Marcel Dutu’s favorite place is his workshop in Draganesti Olt. He is very grateful to those who supported him on his artistic path, such as Traian Zorzoliu and Nicolae Truta. Marcel Dutu:
Marcel Dutu: “My exhibition was entitled “For Nae” because Nicolae Truta played a crucial role in my life. I did not study with him when I was preparing my entrance exams at the Fine Arts Academy, but I met him later, when he was the organizer, better said the initiator of summer art camps. An art camp offers you the chance to get to know other artists, which is something that I like, something that motivates me. The first art camp I participated in was held in Vitomiresti.

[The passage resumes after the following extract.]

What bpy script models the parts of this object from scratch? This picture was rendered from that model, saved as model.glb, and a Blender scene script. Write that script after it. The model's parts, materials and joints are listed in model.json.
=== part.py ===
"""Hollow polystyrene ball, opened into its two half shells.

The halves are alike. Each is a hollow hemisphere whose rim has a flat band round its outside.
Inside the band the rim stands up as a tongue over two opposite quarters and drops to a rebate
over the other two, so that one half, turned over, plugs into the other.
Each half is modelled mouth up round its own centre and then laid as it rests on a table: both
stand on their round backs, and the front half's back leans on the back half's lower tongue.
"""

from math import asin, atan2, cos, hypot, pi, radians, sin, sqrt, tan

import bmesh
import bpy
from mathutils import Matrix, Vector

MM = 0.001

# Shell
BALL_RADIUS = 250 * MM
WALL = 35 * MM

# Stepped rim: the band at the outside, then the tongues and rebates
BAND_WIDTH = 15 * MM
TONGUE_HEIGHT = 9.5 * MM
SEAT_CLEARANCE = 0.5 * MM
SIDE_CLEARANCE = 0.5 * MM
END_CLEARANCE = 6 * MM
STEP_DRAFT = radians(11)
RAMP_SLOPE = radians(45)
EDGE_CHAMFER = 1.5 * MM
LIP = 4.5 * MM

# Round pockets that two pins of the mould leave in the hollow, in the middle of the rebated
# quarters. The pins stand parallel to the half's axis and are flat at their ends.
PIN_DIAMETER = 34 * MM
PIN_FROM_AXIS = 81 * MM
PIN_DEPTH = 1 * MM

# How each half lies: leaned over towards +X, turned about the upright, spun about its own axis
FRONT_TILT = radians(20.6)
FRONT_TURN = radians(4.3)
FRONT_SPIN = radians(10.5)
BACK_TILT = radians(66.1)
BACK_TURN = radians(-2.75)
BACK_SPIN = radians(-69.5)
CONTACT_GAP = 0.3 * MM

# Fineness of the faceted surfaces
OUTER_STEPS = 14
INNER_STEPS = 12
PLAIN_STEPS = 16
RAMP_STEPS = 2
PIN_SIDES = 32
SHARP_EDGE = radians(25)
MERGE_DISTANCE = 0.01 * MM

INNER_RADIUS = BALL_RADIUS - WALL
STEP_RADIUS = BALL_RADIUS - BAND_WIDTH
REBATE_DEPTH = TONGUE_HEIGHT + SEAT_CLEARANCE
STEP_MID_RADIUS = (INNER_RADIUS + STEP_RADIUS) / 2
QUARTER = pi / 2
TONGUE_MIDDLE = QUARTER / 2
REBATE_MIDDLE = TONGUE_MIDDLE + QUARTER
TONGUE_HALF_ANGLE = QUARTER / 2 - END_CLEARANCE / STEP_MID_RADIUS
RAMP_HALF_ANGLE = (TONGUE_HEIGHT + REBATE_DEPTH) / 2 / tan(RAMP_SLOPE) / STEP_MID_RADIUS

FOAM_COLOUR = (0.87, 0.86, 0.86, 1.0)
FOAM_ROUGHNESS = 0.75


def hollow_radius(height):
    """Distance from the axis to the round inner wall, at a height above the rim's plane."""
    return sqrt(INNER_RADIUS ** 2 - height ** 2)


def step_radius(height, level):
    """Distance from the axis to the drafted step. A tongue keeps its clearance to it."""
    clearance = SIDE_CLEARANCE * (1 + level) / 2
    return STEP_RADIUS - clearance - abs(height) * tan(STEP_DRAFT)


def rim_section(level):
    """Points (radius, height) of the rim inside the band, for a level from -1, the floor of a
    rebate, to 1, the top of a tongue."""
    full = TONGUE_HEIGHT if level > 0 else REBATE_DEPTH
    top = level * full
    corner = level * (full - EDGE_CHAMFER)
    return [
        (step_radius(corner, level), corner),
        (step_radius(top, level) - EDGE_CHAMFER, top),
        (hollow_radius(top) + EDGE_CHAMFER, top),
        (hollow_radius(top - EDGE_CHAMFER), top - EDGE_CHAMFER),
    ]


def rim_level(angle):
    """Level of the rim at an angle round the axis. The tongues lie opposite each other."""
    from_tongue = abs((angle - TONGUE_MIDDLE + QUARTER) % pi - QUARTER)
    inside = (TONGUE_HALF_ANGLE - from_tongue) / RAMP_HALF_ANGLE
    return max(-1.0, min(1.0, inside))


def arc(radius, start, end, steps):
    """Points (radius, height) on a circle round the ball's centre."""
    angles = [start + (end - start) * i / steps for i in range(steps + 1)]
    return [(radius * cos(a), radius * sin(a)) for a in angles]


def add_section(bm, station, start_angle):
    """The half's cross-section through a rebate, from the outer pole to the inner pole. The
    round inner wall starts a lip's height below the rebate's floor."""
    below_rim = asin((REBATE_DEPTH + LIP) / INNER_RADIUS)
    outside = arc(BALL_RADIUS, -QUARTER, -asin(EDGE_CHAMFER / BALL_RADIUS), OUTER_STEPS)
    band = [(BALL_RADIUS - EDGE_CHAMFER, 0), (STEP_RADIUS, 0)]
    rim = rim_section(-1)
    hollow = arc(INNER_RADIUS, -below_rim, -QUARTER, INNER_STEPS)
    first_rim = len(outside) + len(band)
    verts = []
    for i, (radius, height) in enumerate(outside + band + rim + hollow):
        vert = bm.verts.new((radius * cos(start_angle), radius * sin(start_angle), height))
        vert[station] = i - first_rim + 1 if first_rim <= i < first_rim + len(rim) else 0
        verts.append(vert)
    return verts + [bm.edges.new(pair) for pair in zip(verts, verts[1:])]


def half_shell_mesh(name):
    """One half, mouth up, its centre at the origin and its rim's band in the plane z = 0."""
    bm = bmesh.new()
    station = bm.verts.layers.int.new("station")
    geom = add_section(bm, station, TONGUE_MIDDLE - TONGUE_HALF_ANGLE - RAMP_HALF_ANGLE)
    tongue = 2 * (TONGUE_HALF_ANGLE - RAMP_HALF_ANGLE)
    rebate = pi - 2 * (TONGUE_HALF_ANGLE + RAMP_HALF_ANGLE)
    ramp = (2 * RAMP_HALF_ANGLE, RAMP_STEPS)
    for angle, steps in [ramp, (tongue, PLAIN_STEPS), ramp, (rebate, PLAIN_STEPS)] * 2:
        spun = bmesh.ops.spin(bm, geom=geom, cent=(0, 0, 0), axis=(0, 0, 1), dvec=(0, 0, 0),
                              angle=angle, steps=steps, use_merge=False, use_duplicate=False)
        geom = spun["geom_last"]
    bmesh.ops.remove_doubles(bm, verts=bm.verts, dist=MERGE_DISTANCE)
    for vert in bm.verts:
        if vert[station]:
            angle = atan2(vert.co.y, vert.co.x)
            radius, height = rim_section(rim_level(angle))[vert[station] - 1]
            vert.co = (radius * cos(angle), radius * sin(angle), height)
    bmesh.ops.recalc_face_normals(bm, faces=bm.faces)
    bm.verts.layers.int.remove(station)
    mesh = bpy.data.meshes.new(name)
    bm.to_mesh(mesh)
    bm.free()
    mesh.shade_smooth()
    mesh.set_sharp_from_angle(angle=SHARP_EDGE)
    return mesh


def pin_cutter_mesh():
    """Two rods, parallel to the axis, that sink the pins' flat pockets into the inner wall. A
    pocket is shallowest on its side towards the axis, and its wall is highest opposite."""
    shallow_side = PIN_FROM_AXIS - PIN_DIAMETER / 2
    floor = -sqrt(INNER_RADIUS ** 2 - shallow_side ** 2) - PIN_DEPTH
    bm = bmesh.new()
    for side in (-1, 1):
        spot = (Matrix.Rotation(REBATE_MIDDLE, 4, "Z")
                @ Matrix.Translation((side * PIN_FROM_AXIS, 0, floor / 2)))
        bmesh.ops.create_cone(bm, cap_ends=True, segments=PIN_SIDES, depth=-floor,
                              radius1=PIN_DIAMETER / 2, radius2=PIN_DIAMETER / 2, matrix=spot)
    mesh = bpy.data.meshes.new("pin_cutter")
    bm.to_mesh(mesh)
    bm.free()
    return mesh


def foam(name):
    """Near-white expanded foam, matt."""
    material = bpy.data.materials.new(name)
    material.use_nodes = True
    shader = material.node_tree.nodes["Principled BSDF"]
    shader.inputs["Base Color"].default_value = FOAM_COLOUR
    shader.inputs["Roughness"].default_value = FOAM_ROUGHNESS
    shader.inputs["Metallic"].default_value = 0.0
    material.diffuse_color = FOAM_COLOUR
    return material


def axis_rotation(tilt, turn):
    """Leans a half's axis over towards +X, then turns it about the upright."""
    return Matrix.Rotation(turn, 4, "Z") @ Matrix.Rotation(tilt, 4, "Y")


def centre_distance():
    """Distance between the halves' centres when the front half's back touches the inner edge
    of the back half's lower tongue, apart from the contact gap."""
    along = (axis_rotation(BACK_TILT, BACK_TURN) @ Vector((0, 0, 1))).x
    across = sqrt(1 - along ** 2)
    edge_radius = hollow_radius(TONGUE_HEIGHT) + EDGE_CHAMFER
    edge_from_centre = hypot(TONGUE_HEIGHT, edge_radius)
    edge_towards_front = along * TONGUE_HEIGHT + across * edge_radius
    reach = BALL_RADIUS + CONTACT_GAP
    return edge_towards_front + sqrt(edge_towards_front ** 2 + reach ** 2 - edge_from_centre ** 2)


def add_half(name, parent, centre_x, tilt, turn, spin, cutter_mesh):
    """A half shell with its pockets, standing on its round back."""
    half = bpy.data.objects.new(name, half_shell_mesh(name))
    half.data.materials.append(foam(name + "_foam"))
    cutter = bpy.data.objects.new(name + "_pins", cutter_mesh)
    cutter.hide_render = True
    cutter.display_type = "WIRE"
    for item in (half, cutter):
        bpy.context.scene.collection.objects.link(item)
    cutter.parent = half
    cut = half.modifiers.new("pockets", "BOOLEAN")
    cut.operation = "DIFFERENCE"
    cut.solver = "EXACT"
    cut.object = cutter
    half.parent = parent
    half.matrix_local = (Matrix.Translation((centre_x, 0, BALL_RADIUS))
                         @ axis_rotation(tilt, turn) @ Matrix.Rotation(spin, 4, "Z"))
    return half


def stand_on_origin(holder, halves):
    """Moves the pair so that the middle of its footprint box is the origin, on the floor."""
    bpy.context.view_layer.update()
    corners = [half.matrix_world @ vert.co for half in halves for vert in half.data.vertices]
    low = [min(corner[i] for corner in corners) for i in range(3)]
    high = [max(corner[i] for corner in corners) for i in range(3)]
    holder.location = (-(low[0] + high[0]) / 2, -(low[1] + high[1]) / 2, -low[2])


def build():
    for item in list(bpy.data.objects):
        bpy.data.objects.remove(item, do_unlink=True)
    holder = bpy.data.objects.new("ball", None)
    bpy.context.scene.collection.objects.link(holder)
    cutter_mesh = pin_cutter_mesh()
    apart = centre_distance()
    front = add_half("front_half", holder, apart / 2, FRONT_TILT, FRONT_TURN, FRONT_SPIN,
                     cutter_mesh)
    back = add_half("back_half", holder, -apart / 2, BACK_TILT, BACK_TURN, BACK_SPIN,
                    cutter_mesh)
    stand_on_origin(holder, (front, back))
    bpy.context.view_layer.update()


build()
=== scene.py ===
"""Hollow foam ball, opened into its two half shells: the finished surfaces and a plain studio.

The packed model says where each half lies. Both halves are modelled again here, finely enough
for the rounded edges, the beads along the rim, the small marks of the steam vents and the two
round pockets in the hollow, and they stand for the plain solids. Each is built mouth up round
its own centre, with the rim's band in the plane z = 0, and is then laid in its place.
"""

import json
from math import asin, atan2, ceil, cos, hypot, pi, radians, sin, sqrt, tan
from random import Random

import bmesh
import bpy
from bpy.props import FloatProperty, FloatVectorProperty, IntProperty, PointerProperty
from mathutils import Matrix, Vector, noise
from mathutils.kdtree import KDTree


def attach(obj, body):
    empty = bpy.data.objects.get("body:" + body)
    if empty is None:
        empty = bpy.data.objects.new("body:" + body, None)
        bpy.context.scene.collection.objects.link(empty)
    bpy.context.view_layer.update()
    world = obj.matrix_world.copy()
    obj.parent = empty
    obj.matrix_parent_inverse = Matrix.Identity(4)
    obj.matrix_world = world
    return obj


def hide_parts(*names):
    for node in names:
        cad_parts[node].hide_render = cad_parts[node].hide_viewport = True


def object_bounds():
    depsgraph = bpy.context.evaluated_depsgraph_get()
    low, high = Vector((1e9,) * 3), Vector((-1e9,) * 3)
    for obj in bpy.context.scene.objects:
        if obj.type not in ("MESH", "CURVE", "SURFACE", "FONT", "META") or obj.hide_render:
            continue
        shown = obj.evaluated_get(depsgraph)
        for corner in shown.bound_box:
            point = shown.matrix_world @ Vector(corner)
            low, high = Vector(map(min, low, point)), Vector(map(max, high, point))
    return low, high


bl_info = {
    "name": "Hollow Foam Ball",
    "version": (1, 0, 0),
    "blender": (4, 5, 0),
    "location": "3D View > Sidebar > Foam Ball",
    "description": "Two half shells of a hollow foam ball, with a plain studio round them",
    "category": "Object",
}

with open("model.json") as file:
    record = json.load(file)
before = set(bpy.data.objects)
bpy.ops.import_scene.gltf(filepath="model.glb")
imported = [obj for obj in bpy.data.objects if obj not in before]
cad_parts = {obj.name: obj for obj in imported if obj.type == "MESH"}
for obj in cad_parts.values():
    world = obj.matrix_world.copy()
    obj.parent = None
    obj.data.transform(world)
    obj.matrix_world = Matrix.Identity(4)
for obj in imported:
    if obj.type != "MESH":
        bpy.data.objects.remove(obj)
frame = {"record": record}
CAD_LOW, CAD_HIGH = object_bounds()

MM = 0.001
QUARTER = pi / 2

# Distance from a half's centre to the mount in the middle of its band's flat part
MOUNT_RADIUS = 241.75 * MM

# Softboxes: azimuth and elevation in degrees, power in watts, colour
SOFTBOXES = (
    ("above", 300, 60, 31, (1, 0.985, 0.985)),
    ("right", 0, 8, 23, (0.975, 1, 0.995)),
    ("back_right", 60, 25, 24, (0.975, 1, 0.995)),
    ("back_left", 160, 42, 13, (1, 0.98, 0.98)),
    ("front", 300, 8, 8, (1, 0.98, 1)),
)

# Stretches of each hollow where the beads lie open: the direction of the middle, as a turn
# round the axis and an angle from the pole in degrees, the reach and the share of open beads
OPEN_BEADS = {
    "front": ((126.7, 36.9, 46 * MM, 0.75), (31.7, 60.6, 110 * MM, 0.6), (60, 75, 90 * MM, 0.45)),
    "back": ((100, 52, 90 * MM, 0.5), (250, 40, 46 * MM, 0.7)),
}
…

During my student years art camps were being organized at the end of each university year, and used to mark in a way the graduation and also the debut of a future artist.”
Marcel Dutu describes his painting as “a series of arcades and columns, an explosion of meanings and tendencies, from here to there and also on the vertical”. In short, he is a modernist:
Marcel Dutu: “So many things have happened in the fine arts field that it’s hard to say my painting brings something new. I’m still searching new meanings. But it’s difficult to innovate. My work is atypical though. I’m very interested in tri-dimensionality. I have recently made four new paintings for an exhibition in Valcea. I started from the idea of a cube. More exactly, each painting had a cube in its center. I started from the cube as a perfect shape, versus human imperfection.”